= Glamour Boys (politicians) =

British politicians

Glamour Boys were a group of British Members of Parliament in the 1930s who were among the earliest to warn about Hitler and the dangers of Appeasement of Nazi Germany. Some, but not all, of this group were homosexual. It is not clear the name derived from sexuality or the relative youth of this group. For example Anthony Eden was a leading member, who was young, well dressed, but not gay.

==History==
===Name===
Neville Chamberlain derisively branded the group "glamour boys", presumably an insinuation of their sexuality in a Britain in which homosexual practice was illegal.

===Members===

This was a group of like-minded MPs, not a formal organization; hence, membership is fluid. Those listed below all lost their lives serving in the ensuing Second World War:
- Robert Bernays, MP for Bristol North (1931–1945) KIA
- Ronald Cartland, MP for Birmingham King's Norton (1935–1940) KIA
- Victor Cazalet, MP for Chippenham (1924–1942) KIA
- John Macnamara, MP for Chelmsford (1935–1944) KIA
- Anthony Muirhead, MP for Wells (1929–1939) suicide

Others associated with the group include Robert Boothby, Harold Nicolson, Harry Crookshank, Ronald Tree, and Jim Thomas.

===Apprehensions about Hitler===

In the late 1920s and early 1930s, Berlin’s sexual liberation was very inviting for British homosexuals, who lived under fear of persecution back home. Living their lives with practised subterfuge in Britain, gays felt free to be themselves in Berlin.

Among these regular visitors to Germany were these British MPs. The treatment of Jews and the assassination of homosexuals in Hitler’s purge of political opponents in the Night of the Long Knives in 1934 gave them insights that many in Britain were keen on ignoring. The group spoke out against appeasement, were scathingly critical of the Munich Agreement, and became ardent campaigners for rearmament. Many of them even enlisted, risking exposure and imprisonment.

Without these parliamentary rebels sounding the alarm as early as 1932 and speaking and voting against Chamberlain’s policy of appeasement, says author Chris Bryant, Britain “would never have gone to war with Hitler, Churchill would never have become prime minister and Nazism would never have been defeated”.

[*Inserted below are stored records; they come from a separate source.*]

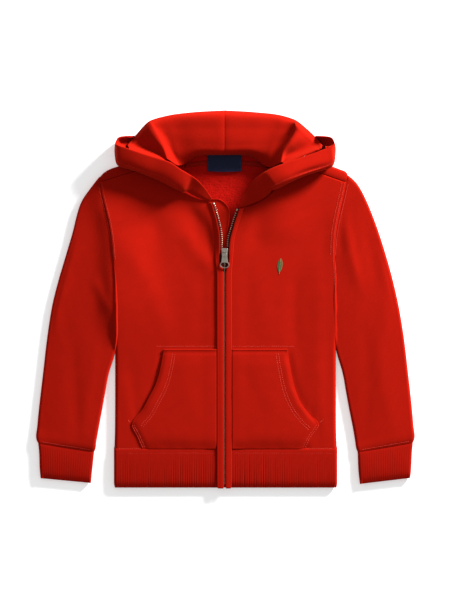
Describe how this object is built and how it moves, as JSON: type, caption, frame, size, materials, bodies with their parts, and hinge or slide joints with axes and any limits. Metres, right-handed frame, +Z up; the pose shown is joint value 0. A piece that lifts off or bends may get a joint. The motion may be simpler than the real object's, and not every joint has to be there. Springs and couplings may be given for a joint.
{
  "type": "kids hoodie",
  "caption": "Child's hooded sweatshirt laid flat on its back, zip closed to mid chest, with ribbed cuffs and waistband, front pockets, a spread hood and a metal zip pull that lifts.",
  "frame": {"origin": "centre of the garment's outline, on the surface that it lies on", "axes": "+Z up from that surface, +Y from the hem to the hood, +X towards the wearer's left sleeve"},
  "size_m": [0.5376, 0.5366, 0.0315],
  "materials": {
    "fleece": "red brushed-back fleece, matt",
    "rib": "red rib knit, matt",
    "tape": "red woven tape",
    "label": "navy woven label, bare",
    "zip_metal": "aged pewter"
  },
  "bodies": {
    "garment": {"back_panel": "fleece", "front_right": "fleece", "front_left": "fleece", "sleeve_right": "fleece", "sleeve_left": "fleece", "cuff_right": "rib", "cuff_left": "rib", "waistband": "rib", "pocket_right": "fleece", "pocket_left": "fleece", "zip_flap_right": "fleece", "zip_flap_left": "fleece", "zip_tape_right": "tape", "zip_tape_left": "tape", "zip_guard": "fleece", "zip_slider": "zip_metal", "hood_outer_right": "fleece", "hood_outer_left": "fleece", "hood_lining_right": "fleece", "hood_lining_left": "fleece", "hood_folds": "fleece", "neck_tape": "tape", "neck_label": "label"},
    "zip_pull": {"zip_pull": "zip_metal"}
  },
  "joints": [
    {"name": "pull_lift", "type": "hinge", "parent": "garment", "child": "zip_pull", "pos_m": [-0.001, 0.0675, 0.0117], "axis": [-1, 0, 0], "range_deg": [0, 170]}
  ]
}
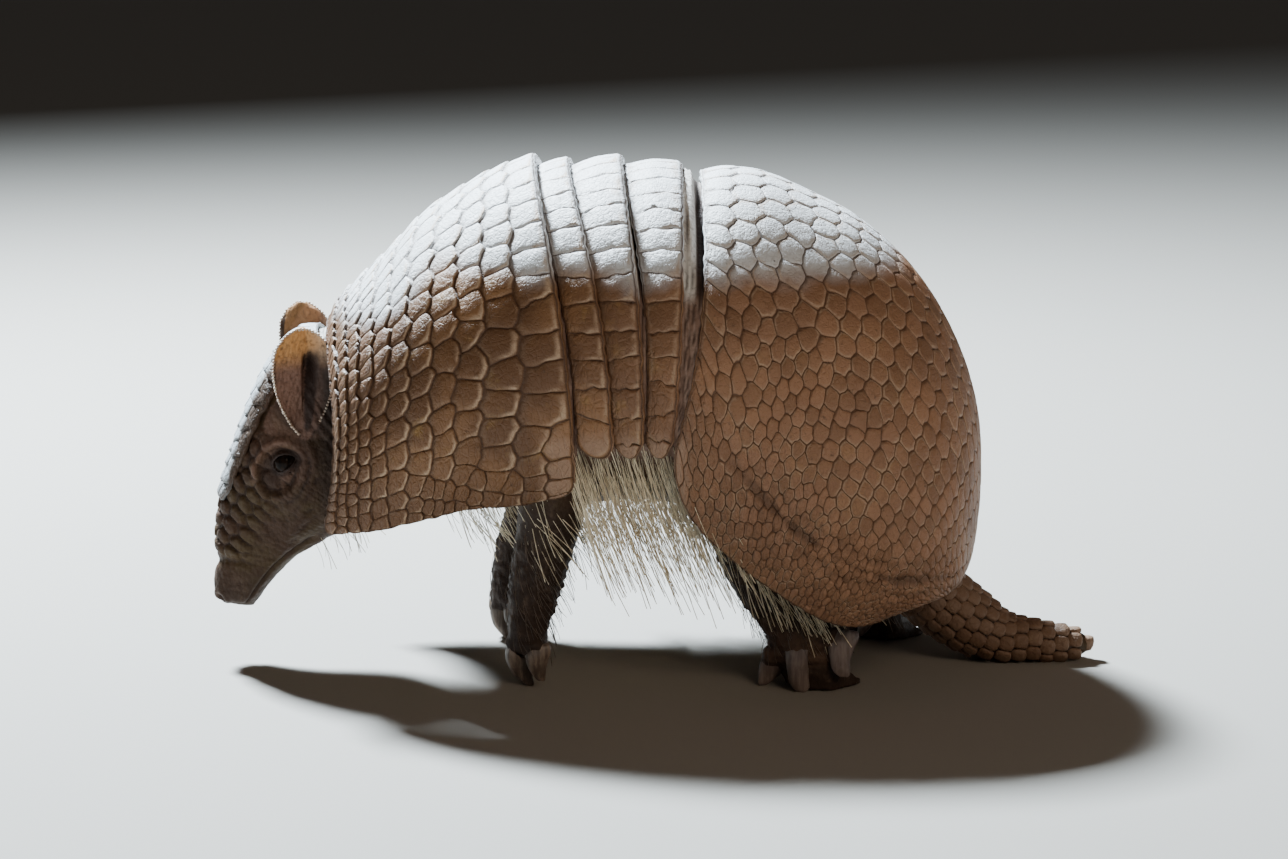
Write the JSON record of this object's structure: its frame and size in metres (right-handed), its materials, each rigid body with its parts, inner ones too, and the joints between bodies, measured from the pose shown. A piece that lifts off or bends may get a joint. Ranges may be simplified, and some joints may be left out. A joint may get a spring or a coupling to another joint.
{
  "type": "three-banded armadillo model",
  "caption": "Life-size still model of an armadillo standing hunched, snout near the floor, with a domed shell of two shields and three bands.",
  "frame": {"origin": "on the floor under the middle of the whole animal", "axes": "head towards -X, tail towards +X, the animal's left side towards -Y, back towards +Z"},
  "size_m": [0.2165, 0.1048, 0.1254],
  "materials": {
    "shell": "satin",
    "skin": "matte",
    "ear": "matte",
    "claw": "satin",
    "hoof": "satin",
    "eye": "gloss",
    "hair": "matte"
  },
  "bodies": {
    "root": {"band_front": "shell", "band_middle": "shell", "band_rear": "shell", "claw_forefoot_left_inner": "claw", "claw_forefoot_left_outer": "claw", "claw_forefoot_left_second": "claw", "claw_forefoot_left_third": "claw", "claw_forefoot_right_inner": "claw", "claw_forefoot_right_outer": "claw", "claw_forefoot_right_second": "claw", "claw_forefoot_right_third": "claw", "claw_hindfoot_left_fourth": "hoof", "claw_hindfoot_left_inner": "hoof", "claw_hindfoot_left_outer": "hoof", "claw_hindfoot_left_second": "hoof", "claw_hindfoot_left_third": "hoof", "claw_hindfoot_right_fourth": "hoof", "claw_hindfoot_right_inner": "hoof", "claw_hindfoot_right_outer": "hoof", "claw_hindfoot_right_second": "hoof", "claw_hindfoot_right_third": "hoof", "ear_left": "ear", "ear_right": "ear", "eye_left": "eye", "eye_right": "eye", "forefoot_left": "skin", "forefoot_right": "skin", "foreleg_left": "skin", "foreleg_right": "skin", "head": "skin", "head_shield": "shell", "hindfoot_left": "skin", "hindfoot_right": "skin", "hindleg_left": "skin", "hindleg_right": "skin", "neck": "skin", "pelvic_shield": "shell", "scapular_shield": "shell", "tail": "skin", "trunk": "skin"}
  },
  "joints": []
}
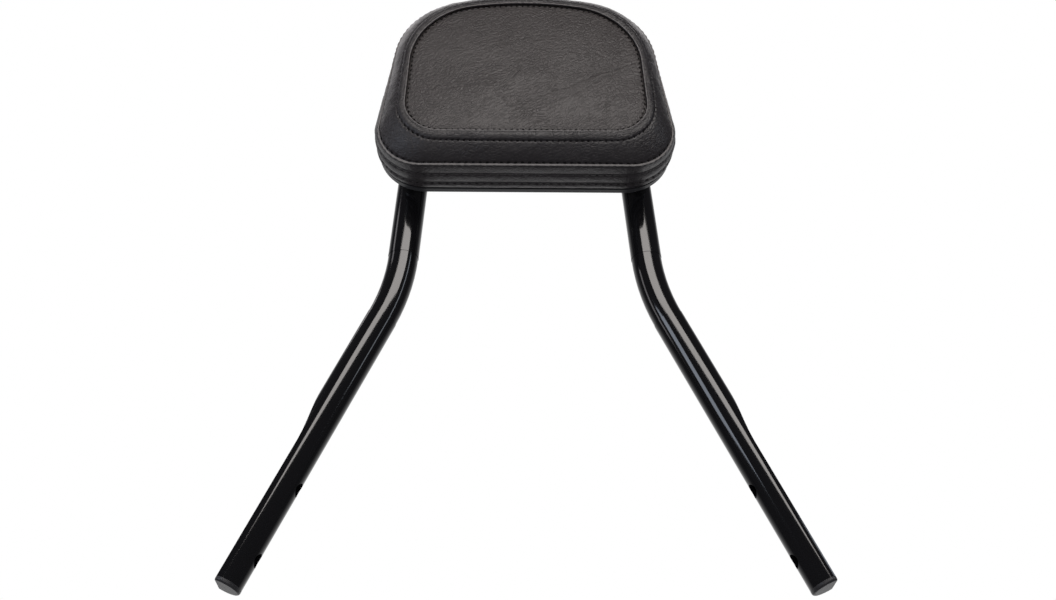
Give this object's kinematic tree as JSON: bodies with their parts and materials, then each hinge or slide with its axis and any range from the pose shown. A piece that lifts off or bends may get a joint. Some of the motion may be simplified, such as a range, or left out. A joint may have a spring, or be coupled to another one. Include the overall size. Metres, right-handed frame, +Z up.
{
  "type": "motorcycle backrest",
  "caption": "Bent tube hoop with two splayed, drilled legs that holds a stitched and padded backrest behind a motorcycle's seat.",
  "frame": {"origin": "centre of the bounding box's bottom, between the two leg ends", "axes": "+Z up along the hoop, -Y out of the padded face, +X to the right as seen from in front of the pad"},
  "size_m": [0.3972, 0.0786, 0.4559],
  "materials": {
    "gloss_steel": "gloss black powder coat",
    "black_plastic": "satin black moulding",
    "black_cloth": "black non-woven cloth",
    "board": "birch plywood",
    "black_hide": "grained, satin",
    "panel_hide": "grained, satin",
    "foam": "moulded foam",
    "zinc_steel": "zinc plated"
  },
  "bodies": {
    "root": {"hoop_tube": "gloss_steel", "left_end_cap": "black_plastic", "right_end_cap": "black_plastic", "upper_strap": "gloss_steel", "lower_strap": "gloss_steel", "back_plate": "black_plastic", "dust_cover": "black_cloth", "back_board": "board", "lower_boxing": "black_hide", "middle_boxing": "black_hide", "upper_boxing": "black_hide", "left_side_flap": "black_hide", "right_side_flap": "black_hide", "bevel_panel": "black_hide", "seam_roll": "black_hide", "centre_panel": "panel_hide", "foam_core": "foam", "tee_nuts": "zinc_steel", "pad_bolts": "zinc_steel", "spring_washers": "zinc_steel", "flat_washers": "zinc_steel"}
  },
  "joints": []
}
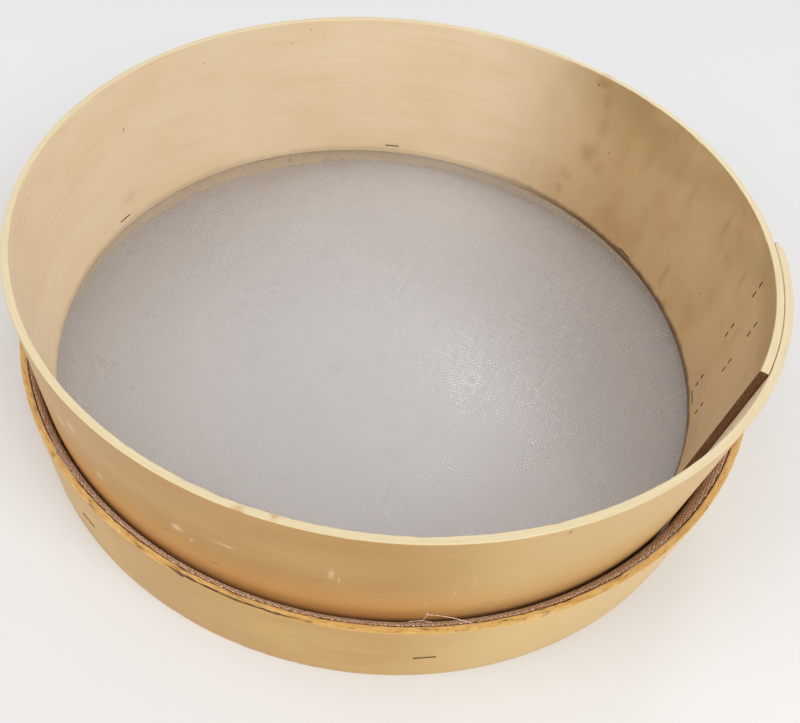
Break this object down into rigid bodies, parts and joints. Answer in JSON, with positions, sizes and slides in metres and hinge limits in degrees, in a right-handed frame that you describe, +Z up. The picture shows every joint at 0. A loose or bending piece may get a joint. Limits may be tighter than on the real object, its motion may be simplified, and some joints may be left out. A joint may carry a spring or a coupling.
{
  "type": "hand sieve",
  "caption": "Round bentwood hand sieve: a tall hoop and a short outer hoop grip a stretched round of fine woven wire cloth.",
  "frame": {"origin": "centre of the footprint, on the ground", "axes": "+Z up through the rim; +X towards the upper hoop's lap, which is 6 to 34 degrees clockwise of it"},
  "size_m": [0.4191, 0.4212, 0.12],
  "materials": {
    "pale_ply": "bare, smooth, slightly stained",
    "golden_ply": "bare, smooth, chipped edge",
    "wire": "bright drawn wire",
    "staple": "dark, lightly rusted"
  },
  "bodies": {
    "root": {"upper_hoop": "pale_ply", "lower_hoop": "golden_ply", "wire_cloth": "wire", "ring_staples_inside": "staple", "ring_staples_outside": "staple", "upper_lap_staples": "staple", "lower_lap_staples": "staple"}
  },
  "joints": []
}
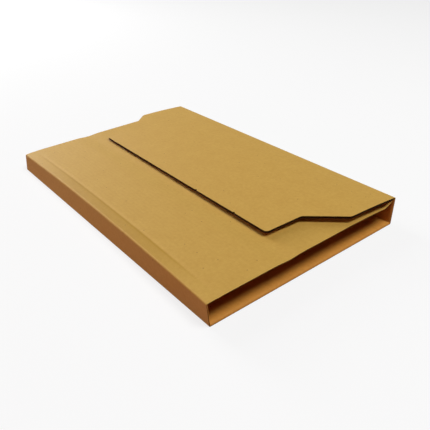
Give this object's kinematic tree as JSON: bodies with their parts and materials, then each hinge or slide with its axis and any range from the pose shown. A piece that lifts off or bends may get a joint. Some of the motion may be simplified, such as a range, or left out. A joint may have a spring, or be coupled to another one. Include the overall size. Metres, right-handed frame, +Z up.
{
  "type": "wrap-around cardboard mailer",
  "caption": "Flat wrap-around book mailer of brown corrugated board, folded closed, with open ends and a hinged closing flap on top.",
  "frame": {"origin": "on the surface that the mailer lies on, under the middle of its bottom panel", "axes": "+Y along the folds, which is the long way of the mailer; +X from the left spine to the right spine that carries the closing flap; +Z up through the top panels"},
  "size_m": [0.1669, 0.251, 0.0226],
  "materials": {
    "kraft_board": "matte"
  },
  "bodies": {
    "wrap": {"wrap_sheet": "kraft_board"},
    "flap": {"closing_flap": "kraft_board"}
  },
  "joints": [
    {"name": "flap_crease", "type": "hinge", "parent": "wrap", "child": "flap", "pos_m": [0.0817, 0, 0.0208], "axis": [0, 1, 0], "range_deg": [0, 180]}
  ]
}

By the end of the decade, Berlin’s sexual liberation was over and gay men were sent to concentration camps.

===Harassment===

Neville Chamberlain had them followed, harassed, spied on and derided in the press. They were attacked as warmongers, threatened with deselection and had their phones tapped.

==Media==

Homosexuality remained illegal in England and Wales until 1967; by definition, gay men’s private lives from the 1930s were not much documented. It has been argued that these men were written out of history for decades because of their sexuality.

They are the subjects of Welsh Labour Party politician Chris Bryant's book The Glamour Boys: The Secret Story of the Rebels who Fought for Britain to Defeat Hitler, published by Bloomsbury Publishing in 2020. The book was one of The Guardians top books of autumn 2020.

Bryant said, "Churchill gets all the credit all the time because that's what he wrote. He was opposed to the policy of appeasement, and all the rest of it, but what nobody, I guess, would know is that half the time when Churchill and [Anthony] Eden were plotting with the rebels, roughly half the men in the room were 'queer'."